Additionally, the UI design focused on clear visual hierarchy and intuitive layouts, ensuring drivers can quickly interpret critical information such as speed, battery status, and system alerts.

Performance and Results

The final solution delivered a highly responsive and visually engaging digital instrument cluster optimized for electric passenger and commercial vehicle applications.

The integration of Sparklet with the Renesas RH850 platform enabled smooth rendering of complex graphical elements, including animated gauges and real-time indicators, without compromising system stability.

The cluster demonstrated fast boot times, efficient resource utilization, and reliable real-time data updates, meeting the performance expectations required for automotive deployments. The optimized UI architecture ensured the system maintained consistent responsiveness even when displaying multiple data elements simultaneously.

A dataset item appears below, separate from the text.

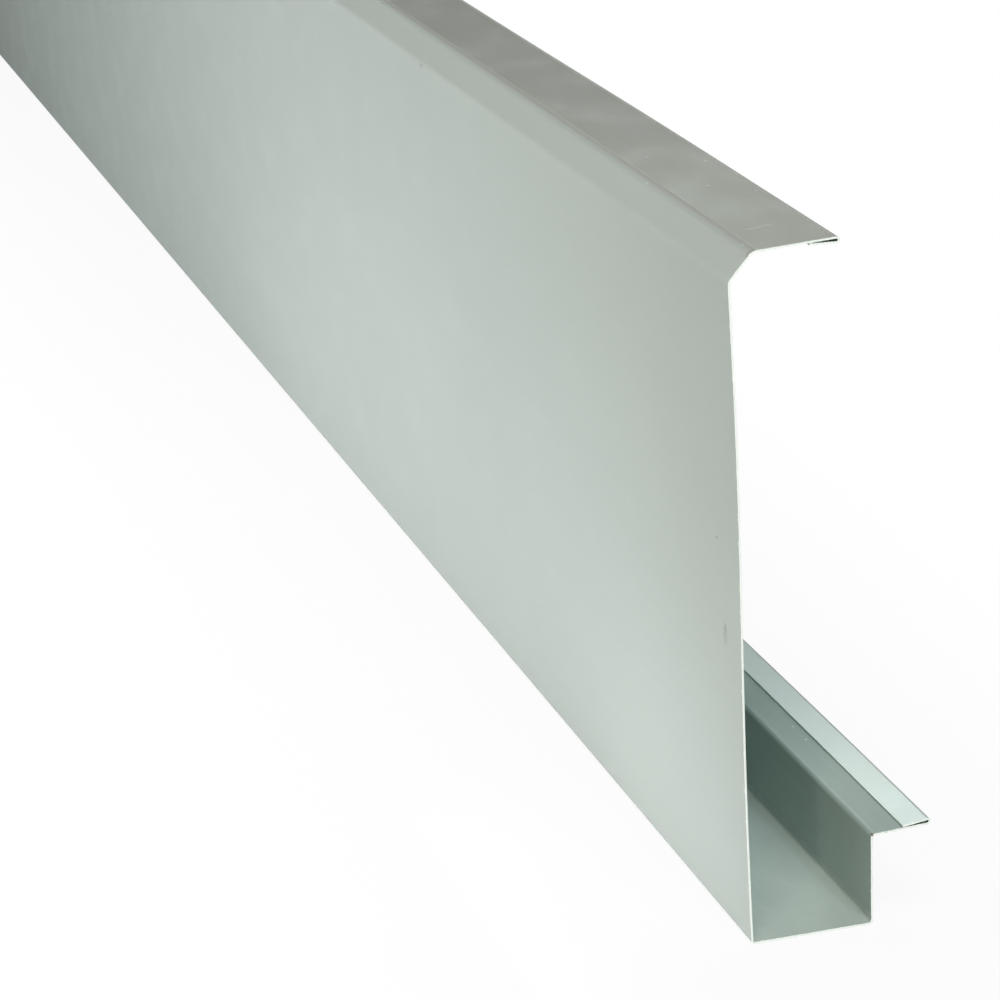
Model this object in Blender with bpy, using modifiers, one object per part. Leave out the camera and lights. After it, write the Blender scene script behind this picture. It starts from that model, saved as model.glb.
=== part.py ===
"""Drip edge: one length of painted sheet steel, folded lengthwise on a brake.

The section has a tall face that leans out a little at its head, where a short kick turns back
into a narrow top flange. Its foot is a channel: a level bottom, an upstand and a back flange.
Both long edges end in a hem. The top hem is folded under its flange and the back hem over its
flange, so the sheet's raw edges never meet the weather.

X runs along the length, Y from the face towards the back, and Z is up. The origin is the centre
of the footprint, on the level that the bottom stands on.
"""

import math

import bmesh
import bpy
from mathutils import Vector

# Stock, in metres
LENGTH = 2.0
SHEET = 0.00075

# Width of each leg of the section, measured over the outside of its corners
TOP_HEM = 0.011
TOP_FLANGE = 0.032
KICK = 0.0135
FACE = 0.250
BOTTOM = 0.0475
UPSTAND = 0.036
BACK_FLANGE = 0.0235
BACK_HEM = 0.011

# How far the legs lie off the level or the upright, in degrees
TOP_FLANGE_RISE = 3.5
KICK_LEAN = 42.0
FACE_LEAN = 1.1
BACK_FLANGE_RISE = 2.0

# Inside radii of the bends, and the slit that each hem keeps at its fold and at its raw edge
CORNER_RADIUS = 0.001
KICK_RADIUS = 0.0035
HEM_LOOP = 0.001
HEM_MOUTH = 0.00015

# Largest turn between two neighbouring facets of a bend
FACET_TURN = math.radians(10.0)

PAINT_COLOUR = (0.55, 0.60, 0.57, 1.0)
PAINT_ROUGHNESS = 0.35
PAINT_METALLIC = 0.0


class Profile:
    """A line in the YZ plane, walked leg by leg and bend by bend along the sheet's weather side."""

    def __init__(self, heading):
        self.heading = heading
        self.points = [Vector((0.0, 0.0))]

    def forward(self, distance):
        direction = Vector((math.cos(self.heading), math.sin(self.heading)))
        self.points.append(self.points[-1] + direction * distance)

    def turn(self, angle, radius):
        """Follow an arc, to the left where the angle is positive."""
        left = Vector((-math.sin(self.heading), math.cos(self.heading)))
        centre = self.points[-1] + left * math.copysign(radius, angle)
        spoke = self.points[-1] - centre
        facets = math.ceil(abs(angle) / FACET_TURN)
        for facet in range(1, facets + 1):
            part_turn = angle * facet / facets
            cosine, sine = math.cos(part_turn), math.sin(part_turn)
            turned = Vector((spoke.x * cosine - spoke.y * sine, spoke.x * sine + spoke.y * cosine))
            self.points.append(centre + turned)
        self.heading += angle


def setback(turn, inside_radius):
    """Return what a bend takes off the straight of each leg, from the legs' outside corner."""
    return (inside_radius + SHEET) * math.tan(abs(turn) / 2)


def hem_pinch(hem_width):
    """Return how far past half a turn a hem is folded, so that its raw edge nearly closes."""
    leaf = hem_width - hem_setback()
    return math.asin((HEM_LOOP - HEM_MOUTH) / leaf)


def hem_setback():
    """Return what a hem's fold takes off each of its legs, from the outside of the fold."""
    return HEM_LOOP / 2 + SHEET


def weather_side():
    """Return the section's points along the painted weather side, from raw edge to raw edge."""
    level = math.radians(360.0)
    upright = math.radians(90.0)
    half_turn = math.radians(180.0)

    # Headings, counted as they build up along the walk: 180 is forward, 270 down, 360 back, 450 up
    top_flange = half_turn + math.radians(TOP_FLANGE_RISE)
    kick = level - upright - math.radians(KICK_LEAN)
    face = level - upright + math.radians(FACE_LEAN)
    upstand = level + upright
    back_flange = level + math.radians(BACK_FLANGE_RISE)

    crown_turn = kick - top_flange
    brow_turn = face - kick
    toe_turn = level - face
    heel_turn = upstand - level
    shoulder_turn = back_flange - upstand

    crown = setback(crown_turn, KICK_RADIUS)
    brow = setback(brow_turn, KICK_RADIUS)
    toe = setback(toe_turn, CORNER_RADIUS)
    heel = setback(heel_turn, CORNER_RADIUS)
    shoulder = setback(shoulder_turn, CORNER_RADIUS)
    hem = hem_setback()

    top_fold = half_turn + hem_pinch(TOP_HEM)
    back_fold = half_turn + hem_pinch(BACK_HEM)

    profile = Profile(top_flange - top_fold)
    profile.forward(TOP_HEM - hem)
    profile.turn(top_fold, HEM_LOOP / 2 + SHEET)
    profile.forward(TOP_FLANGE - hem - crown)
    profile.turn(crown_turn, KICK_RADIUS + SHEET)
    profile.forward(KICK - crown - brow)
    profile.turn(brow_turn, KICK_RADIUS + SHEET)
    profile.forward(FACE - brow - toe)
    profile.turn(toe_turn, CORNER_RADIUS + SHEET)
    profile.forward(BOTTOM - toe - heel)
    profile.turn(heel_turn, CORNER_RADIUS + SHEET)
    profile.forward(UPSTAND - heel - shoulder)
    profile.turn(shoulder_turn, CORNER_RADIUS)
    profile.forward(BACK_FLANGE - shoulder - hem)
    profile.turn(back_fold, HEM_LOOP / 2 + SHEET)
    profile.forward(BACK_HEM - hem)
    return profile.points


def centred(points):
    """Move the section so that it stands on level zero, with its width centred on Y."""
    middle = (min(point.x for point in points) + max(point.x for point in points)) / 2
    floor = min(point.y for point in points)
    return [point - Vector((middle, floor)) for point in points]


def folded_sheet(name, points, material):
    """Draw the section at one end, extrude it to the other and give it the sheet's thickness."""
    mesh = bpy.data.meshes.new(name)
    surface = bmesh.new()
    end = [surface.verts.new((-LENGTH / 2, point.x, point.y)) for point in points]
    edges = [surface.edges.new(pair) for pair in zip(end, end[1:])]
    extruded = bmesh.ops.extrude_edge_only(surface, edges=edges)["geom"]
    far_end = [item for item in extruded if isinstance(item, bmesh.types.BMVert)]
    bmesh.ops.translate(surface, verts=far_end, vec=(LENGTH, 0.0, 0.0))
    surface.to_mesh(mesh)
    surface.free()
    mesh.materials.append(material)

    # The extruded surface is the weather side and its faces point to the back of the sheet
    sheet = bpy.data.objects.new(name, mesh)
    thickness = sheet.modifiers.new("sheet thickness", "SOLIDIFY")
    thickness.thickness = SHEET
    thickness.offset = 1.0
    thickness.use_even_offset = True
    thickness.use_quality_normals = True
    return sheet


def paint_material(name):
    material = bpy.data.materials.new(name)
    material.use_nodes = True
    shader = material.node_tree.nodes["Principled BSDF"]
    shader.inputs["Base Color"].default_value = PAINT_COLOUR
    shader.inputs["Roughness"].default_value = PAINT_ROUGHNESS
    shader.inputs["Metallic"].default_value = PAINT_METALLIC
    return material


def main():
    for old in list(bpy.data.objects):
        bpy.data.objects.remove(old, do_unlink=True)

    collection = bpy.data.collections.new("drip_edge")
    bpy.context.scene.collection.children.link(collection)
    paint = paint_material("painted_steel")
    collection.objects.link(folded_sheet("drip_edge", centred(weather_side()), paint))


main()
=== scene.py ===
"""Drip edge: the folded sheet as it looks, and the plain studio that it stands in.

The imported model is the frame. One finely folded sheet replaces its solid: the same section, with
smoother bends and the slight waves that real sheet has. The paint, the backing coat of the hidden
side and the bare cut edge are three finishes. All lengths are in metres.
"""

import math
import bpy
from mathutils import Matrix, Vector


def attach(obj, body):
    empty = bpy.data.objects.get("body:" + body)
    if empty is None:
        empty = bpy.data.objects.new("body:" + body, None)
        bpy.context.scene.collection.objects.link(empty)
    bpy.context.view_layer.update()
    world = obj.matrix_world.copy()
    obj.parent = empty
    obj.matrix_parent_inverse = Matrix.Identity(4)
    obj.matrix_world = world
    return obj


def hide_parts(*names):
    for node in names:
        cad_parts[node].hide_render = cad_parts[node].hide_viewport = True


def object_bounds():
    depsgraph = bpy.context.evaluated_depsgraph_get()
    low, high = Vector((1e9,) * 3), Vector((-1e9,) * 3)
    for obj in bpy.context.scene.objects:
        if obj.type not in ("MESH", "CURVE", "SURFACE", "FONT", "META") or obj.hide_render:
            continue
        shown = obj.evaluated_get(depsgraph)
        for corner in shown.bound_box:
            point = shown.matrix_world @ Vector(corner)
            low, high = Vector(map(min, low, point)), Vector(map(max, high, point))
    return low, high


bl_info = {
    "name": "Drip Edge",
    "version": (1, 0, 0),
    "blender": (4, 5, 0),
    "location": "3D View > Sidebar > Drip Edge",
    "description": "Folds a painted sheet steel drip edge and sets it in a plain studio",
    "category": "Add Mesh",
}

import bmesh
import bpy
from mathutils import Matrix, Vector

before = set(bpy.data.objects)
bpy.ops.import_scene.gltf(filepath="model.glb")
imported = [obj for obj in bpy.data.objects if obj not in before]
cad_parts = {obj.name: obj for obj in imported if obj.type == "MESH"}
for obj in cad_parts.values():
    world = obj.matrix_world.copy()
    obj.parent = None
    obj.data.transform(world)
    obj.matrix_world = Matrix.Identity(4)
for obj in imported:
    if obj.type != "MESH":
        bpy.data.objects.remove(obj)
CAD_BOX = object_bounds()

CAD_NODE = "drip_edge"

# The mesh: the largest turn of a bend's facet, the flat margin beside each bend, the steps of the
# tall face and of the other legs, the cuts along the length, and the angle of a sharp edge
BEND_FACET = math.radians(6.0)
BEND_MARGIN = 0.0006
FACE_STEPS = 24
LEG_STEPS = 4
LENGTH_CUTS = 159
CREASE_ANGLE = math.radians(35.0)

# Long waves of the sheet, each as two wavelengths and a phase, and how far the curl of a cut end
# reaches into the face
FACE_WAVES = (0.71, 0.43, 0.9)
TOP_WAVES = (0.83, 0.37, 2.3)
BACK_WAVES = (0.59, 0.41, 4.0)
CURL_REACH = 0.15

# Material slots after the paint's, which is the first
BACKING, CUT_EDGE = 1, 2

# Depth of the fine relief in each finish
PAINT_RELIEF = 0.000004
BACKING_RELIEF = 0.000005
CUT_RELIEF = 0.00002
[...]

Overall, the solution proved capable of delivering modern digital dashboard experiences on embedded automotive hardware, combining performance, reliability, and scalable UI design.

Conclusion

The development of an advanced digital instrument cluster for electric passenger and commercial vehicles highlights the importance of combining powerful automotive hardware with optimized embedded UI frameworks.

By leveraging the Renesas RH850 microcontroller and Sparklet UI framework, Embien successfully created a digital cluster that balances performance, visual quality, and system efficiency. The solution demonstrates how modern embedded UI technologies can enable intuitive and responsive dashboards while meeting the strict reliability requirements of automotive environments.

This approach provides a scalable foundation for next-generation electric vehicle clusters, enabling OEMs to deliver rich driver experiences while maintaining robust embedded system performance.